A review of In The Roar of the Machine by Zheng Xiaoqiong

Reviewed by Beatriz Copello

In The Roar of the Machine
by Zheng Xiaoqiong
Translated by Eleanor Goodman
Giramondo
https://giramondopublishing.com/books/zheng-xiaoqiong-in-the-roar-of-the-machine/
112 pages, Paperback, July 2022, ISBN 9781922725288

In The Roar of the Machine by Zheng Xiaoqiong is a powerful poetry book which highlights the painful life of factory workers in China. The writer herself, after migrating from Sichuan to Southern China, the site of the largest centre of manufacturing goods, worked in various factories having first-hand experience of what this involves. Zheng’s previous poetry books are: Huangma Mountains, Collected Poems of   Zheng Xiaoqiong, Pedestrian Bridge and Poems Falling on Machines. Translator Eleanor Goodman is also an award-winning poet and a Research Associate at the Harvard University Fairbank Centre.

In The Roar of the Machine is divided into five sections, it appears that these have been written at different times as there is a year at the end of each section, the first section “Huangmaling” signals the content of the book were Zheng Xiaoqiong gives a strong voice to feminism, exploitation, discrimination, and abuse. The poet present the reality a reality populated by pain and misery.
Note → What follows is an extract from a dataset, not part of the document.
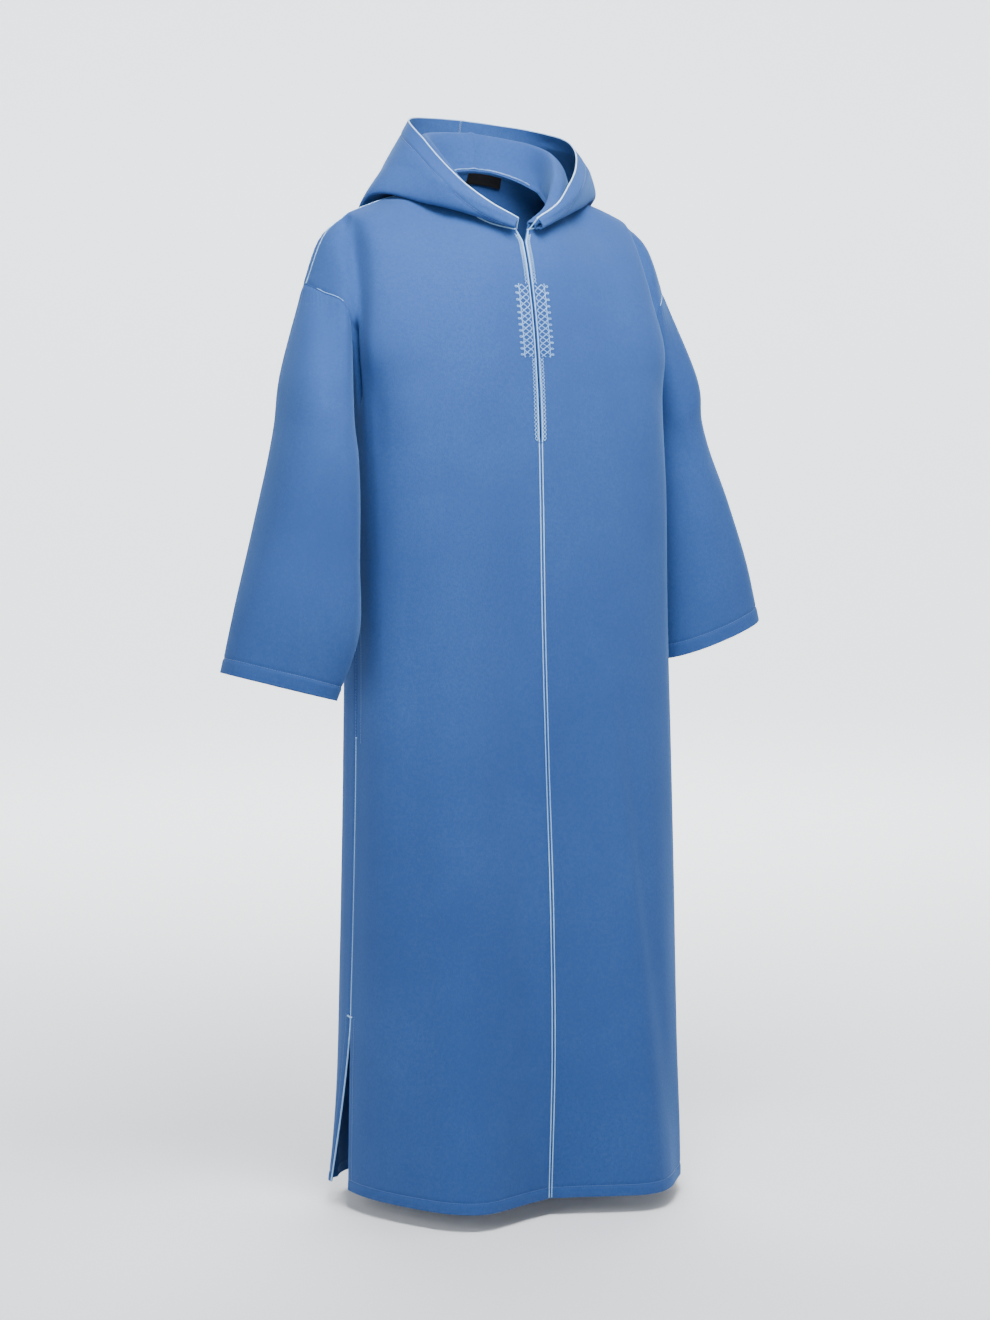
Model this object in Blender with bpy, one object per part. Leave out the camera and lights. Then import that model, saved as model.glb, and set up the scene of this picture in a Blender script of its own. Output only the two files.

The seconds section titled “Poems Scattered on Machines” contains very vivid descriptions about the impact of industrialization, the life in factories, changes and modernization of villages and the destruction of the environment.

The Third section titled “Woman Worker” the life of various women are described with words that have a strong sense of truth. Each story will grab the reader’s interest, stories of survival and abuse, of women trying to make sense of life and women dealing with exploitation.

“The Rose Courtyard” is the fourth section and contains beautiful memories of a real place or perhaps imaginary together with fond words about her ancestors.

The final section titled “In the Hardware Factory” is a long narrative poem with vivid descriptions of the poet’s reality, things that she sees and the ones she doesn’t, reality real or imagined that will take the reader into a different world.

In The Roar of the Machine is a book impregnated with suffering punctuated by moments of solace and pleasure from the memories of village life and the comfort of ancestors.

The translator Eleanor Goodman explains in the introduction that Zheng turned to writing in order to put on paper her emotions as well as her protestation against exploitative capitalism.

Most of Zheng’s poems are narrative and detailing the pain and toil of becoming a human machine, she says in a poem titled “Machine”:

That hungry machine, everyday eating iron, blueprints
stars, dew, salty sweat, it picks it teeth
and spits out profit, bank notes, nightclubs…it see lopped-off-fingers
unpaid wages, shadowy occupational diseases, and the memories
  are bitter
and the nights are endless, how many people living on an iron sheet
owe the debts of the poor, stand on the cool damp iron
moving about miserably, how much love balances between iron sheets
this life’s heart, is iron-hard, a strait forward bitter life of a
temporary labourer

The poet skilfully describes how youth and dreams are lost quickly as the result of hard work, becoming part of the machine: “I see myself resembling this cast iron.”  Iron is in her hands, in her mind, in her verses, iron controls her life.  Anonymity, monotony, boredom, pain and exploitation are observed with poetic care; politics into poetry.    

In The Roar of the Machine is a fascinating book, culturally very illustrative. The poet’s strong voice illuminates the suffering that comes from working in factories and sweat shops, but also is full of great courage.

About the reviewer: Dr Beatriz Copello is a well-known reviewer, writer and poet, she is also known for her sense of humour. “Her poems are sensuous, evocative and imaginative. Beatriz Copello is one of Australia’s foremost poets,” wrote Julia Hancock, ex-editor of Allan & Unwin and Freelance editor and journalist. Copello’s poetry books are Women Souls and Shadows, Meditations at the Edge of a Dream, Flowering Roots, Under the Gums Long Shade, Lo Irrevocable del Halcon (In Spanish) and her last book Witches Women and Wordspublished by Ginninderra Publishing. Her poetry has been published in literary journals such as Southerly and Australian Women’s Book Review and in many other print and Electronic Publications. Fiction books by author are: A Call to the Stars, Forbidden Steps Under the Wisteria and Beyond the Moons of August (Her Doctoral Thesis).